◆ **Information shown**
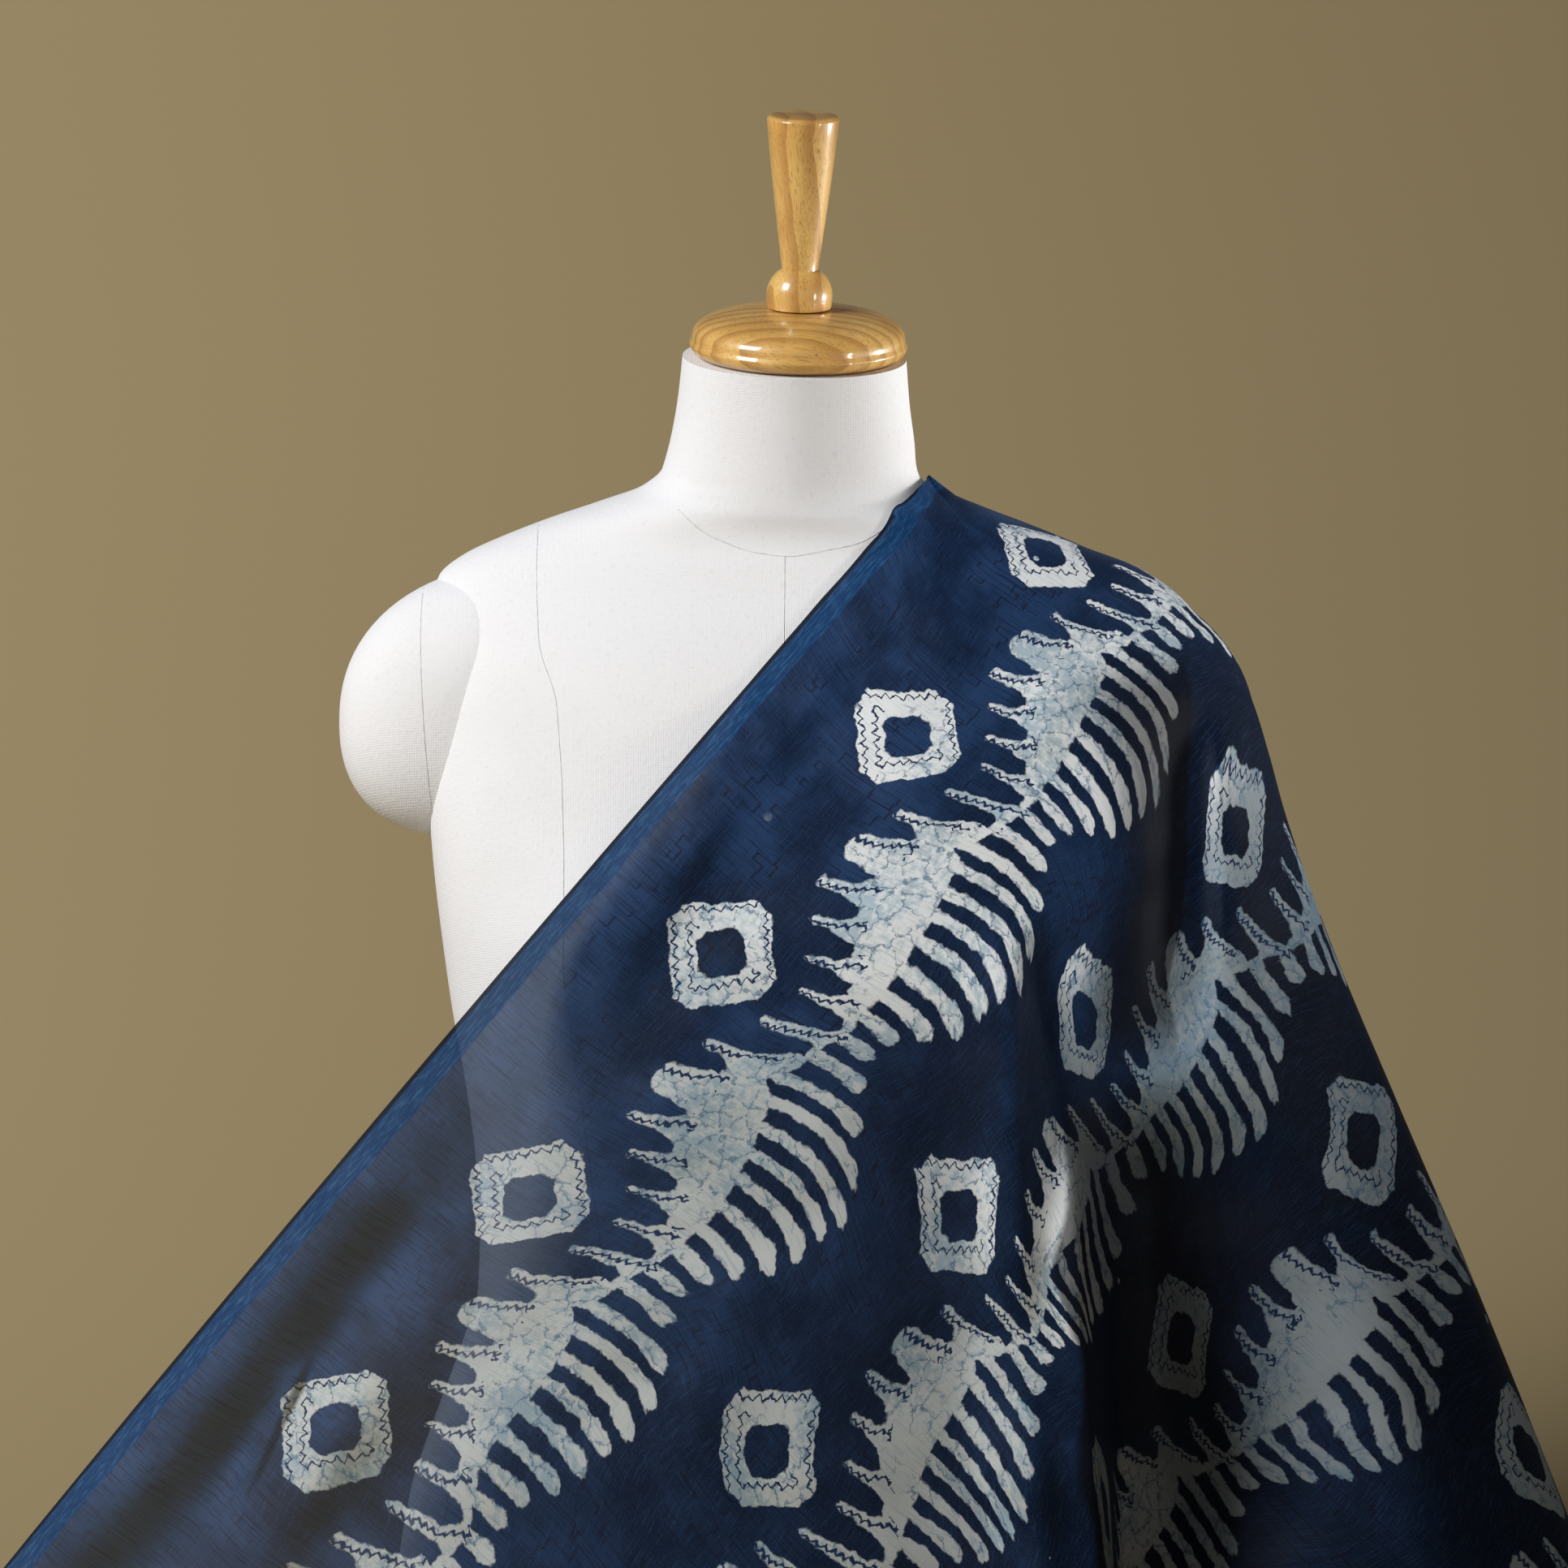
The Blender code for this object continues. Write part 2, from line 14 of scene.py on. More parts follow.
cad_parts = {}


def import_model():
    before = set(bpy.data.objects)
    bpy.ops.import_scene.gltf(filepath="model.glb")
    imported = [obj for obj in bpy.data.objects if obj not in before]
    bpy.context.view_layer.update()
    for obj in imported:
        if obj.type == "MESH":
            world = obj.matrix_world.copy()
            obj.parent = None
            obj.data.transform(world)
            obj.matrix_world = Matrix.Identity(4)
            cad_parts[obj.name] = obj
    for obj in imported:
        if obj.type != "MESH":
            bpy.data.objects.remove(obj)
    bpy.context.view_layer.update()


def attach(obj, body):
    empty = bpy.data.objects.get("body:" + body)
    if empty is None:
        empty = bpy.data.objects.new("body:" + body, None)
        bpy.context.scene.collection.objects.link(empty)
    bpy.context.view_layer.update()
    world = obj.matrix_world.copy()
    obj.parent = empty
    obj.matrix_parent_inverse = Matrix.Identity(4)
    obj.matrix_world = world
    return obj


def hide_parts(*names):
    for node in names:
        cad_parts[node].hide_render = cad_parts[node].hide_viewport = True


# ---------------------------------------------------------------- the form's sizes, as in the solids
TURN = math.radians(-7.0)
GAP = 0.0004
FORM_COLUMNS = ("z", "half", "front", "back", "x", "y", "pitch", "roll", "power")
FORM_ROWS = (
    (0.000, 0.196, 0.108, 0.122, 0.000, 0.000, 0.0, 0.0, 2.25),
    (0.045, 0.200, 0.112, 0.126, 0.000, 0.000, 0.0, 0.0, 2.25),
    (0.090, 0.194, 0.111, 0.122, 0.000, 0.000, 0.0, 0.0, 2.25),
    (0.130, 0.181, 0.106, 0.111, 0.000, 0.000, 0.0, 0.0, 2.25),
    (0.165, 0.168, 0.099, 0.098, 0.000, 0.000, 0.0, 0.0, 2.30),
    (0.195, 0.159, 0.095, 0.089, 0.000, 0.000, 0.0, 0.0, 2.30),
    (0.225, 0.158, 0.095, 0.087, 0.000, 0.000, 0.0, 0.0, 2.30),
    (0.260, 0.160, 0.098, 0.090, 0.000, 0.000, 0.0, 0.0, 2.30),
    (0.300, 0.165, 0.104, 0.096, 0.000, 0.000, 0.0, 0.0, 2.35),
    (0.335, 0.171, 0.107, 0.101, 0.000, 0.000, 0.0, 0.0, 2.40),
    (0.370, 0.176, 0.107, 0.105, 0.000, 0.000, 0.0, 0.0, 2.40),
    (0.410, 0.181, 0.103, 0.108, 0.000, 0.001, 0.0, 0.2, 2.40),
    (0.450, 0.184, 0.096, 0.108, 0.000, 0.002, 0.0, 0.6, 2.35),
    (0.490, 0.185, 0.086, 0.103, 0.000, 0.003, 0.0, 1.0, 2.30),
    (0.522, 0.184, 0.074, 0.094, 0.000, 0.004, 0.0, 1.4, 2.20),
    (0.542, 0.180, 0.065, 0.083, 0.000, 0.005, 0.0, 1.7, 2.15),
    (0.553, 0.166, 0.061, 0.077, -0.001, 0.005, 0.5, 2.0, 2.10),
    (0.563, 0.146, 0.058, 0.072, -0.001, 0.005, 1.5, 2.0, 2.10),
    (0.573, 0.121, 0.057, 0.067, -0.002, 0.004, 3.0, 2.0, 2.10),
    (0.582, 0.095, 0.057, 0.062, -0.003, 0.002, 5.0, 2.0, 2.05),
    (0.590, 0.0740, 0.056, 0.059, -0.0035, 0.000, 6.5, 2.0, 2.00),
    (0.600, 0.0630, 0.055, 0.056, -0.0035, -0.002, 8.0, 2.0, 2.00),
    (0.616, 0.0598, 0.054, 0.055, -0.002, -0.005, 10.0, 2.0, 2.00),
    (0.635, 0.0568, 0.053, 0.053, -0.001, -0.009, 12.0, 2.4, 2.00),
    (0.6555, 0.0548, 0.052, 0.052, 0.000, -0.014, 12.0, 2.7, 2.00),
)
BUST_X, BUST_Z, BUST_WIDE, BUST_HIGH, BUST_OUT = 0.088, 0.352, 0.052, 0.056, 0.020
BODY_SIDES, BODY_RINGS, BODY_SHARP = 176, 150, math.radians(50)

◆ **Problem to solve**
Print all the data exactly.

◆ **Task solution**
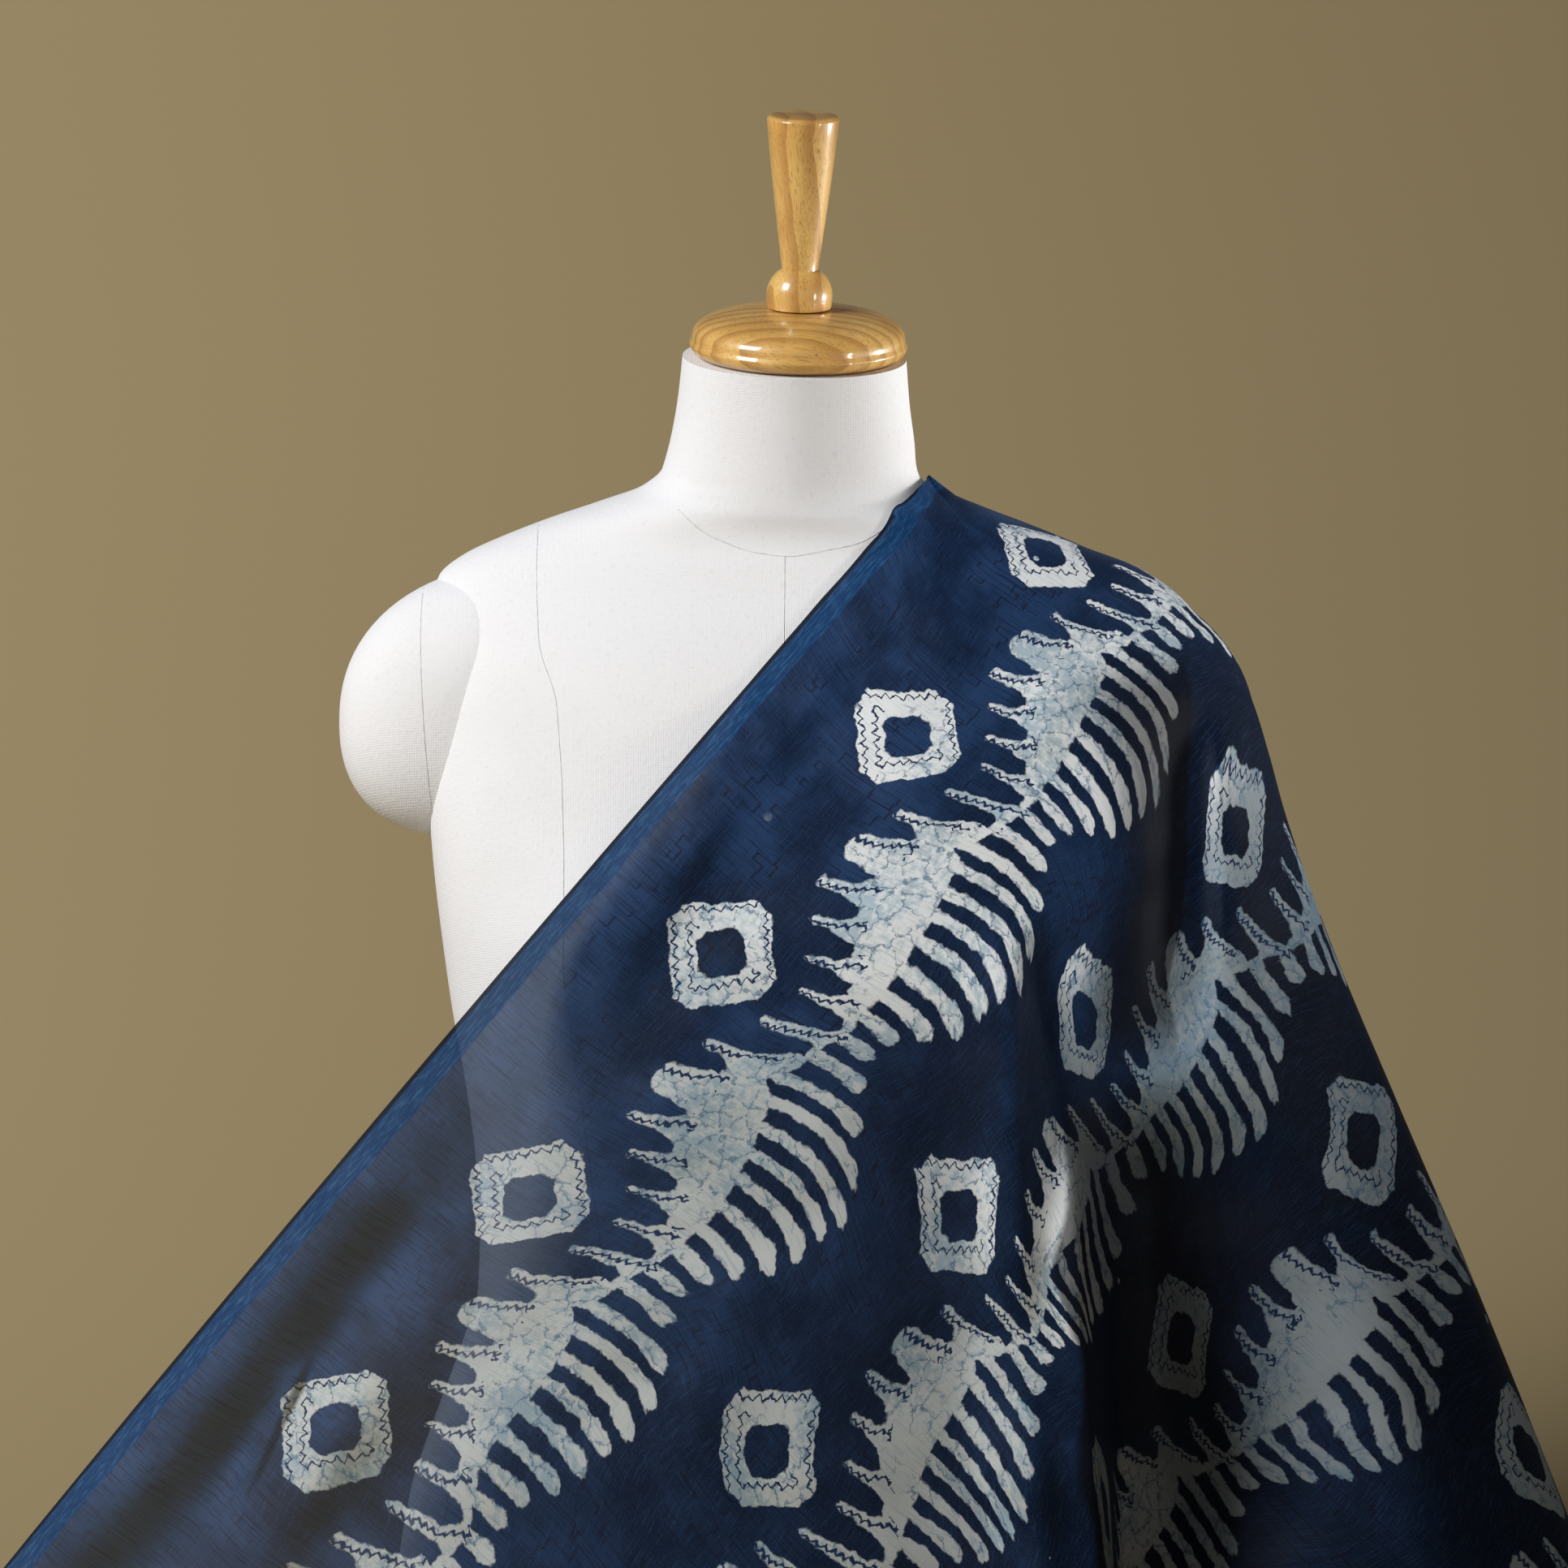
The Blender code for this object continues. Write part 2, from line 14 of scene.py on. More parts follow.
cad_parts = {}


def import_model():
    before = set(bpy.data.objects)
    bpy.ops.import_scene.gltf(filepath="model.glb")
    imported = [obj for obj in bpy.data.objects if obj not in before]
    bpy.context.view_layer.update()
    for obj in imported:
        if obj.type == "MESH":
            world = obj.matrix_world.copy()
            obj.parent = None
            obj.data.transform(world)
            obj.matrix_world = Matrix.Identity(4)
            cad_parts[obj.name] = obj
    for obj in imported:
        if obj.type != "MESH":
            bpy.data.objects.remove(obj)
    bpy.context.view_layer.update()


def attach(obj, body):
    empty = bpy.data.objects.get("body:" + body)
    if empty is None:
        empty = bpy.data.objects.new("body:" + body, None)
        bpy.context.scene.collection.objects.link(empty)
    bpy.context.view_layer.update()
    world = obj.matrix_world.copy()
    obj.parent = empty
    obj.matrix_parent_inverse = Matrix.Identity(4)
    obj.matrix_world = world
    return obj


def hide_parts(*names):
    for node in names:
        cad_parts[node].hide_render = cad_parts[node].hide_viewport = True


# ---------------------------------------------------------------- the form's sizes, as in the solids
TURN = math.radians(-7.0)
GAP = 0.0004
FORM_COLUMNS = ("z", "half", "front", "back", "x", "y", "pitch", "roll", "power")
FORM_ROWS = (
    (0.000, 0.196, 0.108, 0.122, 0.000, 0.000, 0.0, 0.0, 2.25),
    (0.045, 0.200, 0.112, 0.126, 0.000, 0.000, 0.0, 0.0, 2.25),
    (0.090, 0.194, 0.111, 0.122, 0.000, 0.000, 0.0, 0.0, 2.25),
    (0.130, 0.181, 0.106, 0.111, 0.000, 0.000, 0.0, 0.0, 2.25),
    (0.165, 0.168, 0.099, 0.098, 0.000, 0.000, 0.0, 0.0, 2.30),
    (0.195, 0.159, 0.095, 0.089, 0.000, 0.000, 0.0, 0.0, 2.30),
    (0.225, 0.158, 0.095, 0.087, 0.000, 0.000, 0.0, 0.0, 2.30),
    (0.260, 0.160, 0.098, 0.090, 0.000, 0.000, 0.0, 0.0, 2.30),
    (0.300, 0.165, 0.104, 0.096, 0.000, 0.000, 0.0, 0.0, 2.35),
    (0.335, 0.171, 0.107, 0.101, 0.000, 0.000, 0.0, 0.0, 2.40),
    (0.370, 0.176, 0.107, 0.105, 0.000, 0.000, 0.0, 0.0, 2.40),
    (0.410, 0.181, 0.103, 0.108, 0.000, 0.001, 0.0, 0.2, 2.40),
    (0.450, 0.184, 0.096, 0.108, 0.000, 0.002, 0.0, 0.6, 2.35),
    (0.490, 0.185, 0.086, 0.103, 0.000, 0.003, 0.0, 1.0, 2.30),
    (0.522, 0.184, 0.074, 0.094, 0.000, 0.004, 0.0, 1.4, 2.20),
    (0.542, 0.180, 0.065, 0.083, 0.000, 0.005, 0.0, 1.7, 2.15),
    (0.553, 0.166, 0.061, 0.077, -0.001, 0.005, 0.5, 2.0, 2.10),
    (0.563, 0.146, 0.058, 0.072, -0.001, 0.005, 1.5, 2.0, 2.10),
    (0.573, 0.121, 0.057, 0.067, -0.002, 0.004, 3.0, 2.0, 2.10),
    (0.582, 0.095, 0.057, 0.062, -0.003, 0.002, 5.0, 2.0, 2.05),
    (0.590, 0.0740, 0.056, 0.059, -0.0035, 0.000, 6.5, 2.0, 2.00),
    (0.600, 0.0630, 0.055, 0.056, -0.0035, -0.002, 8.0, 2.0, 2.00),
    (0.616, 0.0598, 0.054, 0.055, -0.002, -0.005, 10.0, 2.0, 2.00),
    (0.635, 0.0568, 0.053, 0.053, -0.001, -0.009, 12.0, 2.4, 2.00),
    (0.6555, 0.0548, 0.052, 0.052, 0.000, -0.014, 12.0, 2.7, 2.00),
)
BUST_X, BUST_Z, BUST_WIDE, BUST_HIGH, BUST_OUT = 0.088, 0.352, 0.052, 0.056, 0.020
BODY_SIDES, BODY_RINGS, BODY_SHARP = 176, 150, math.radians(50)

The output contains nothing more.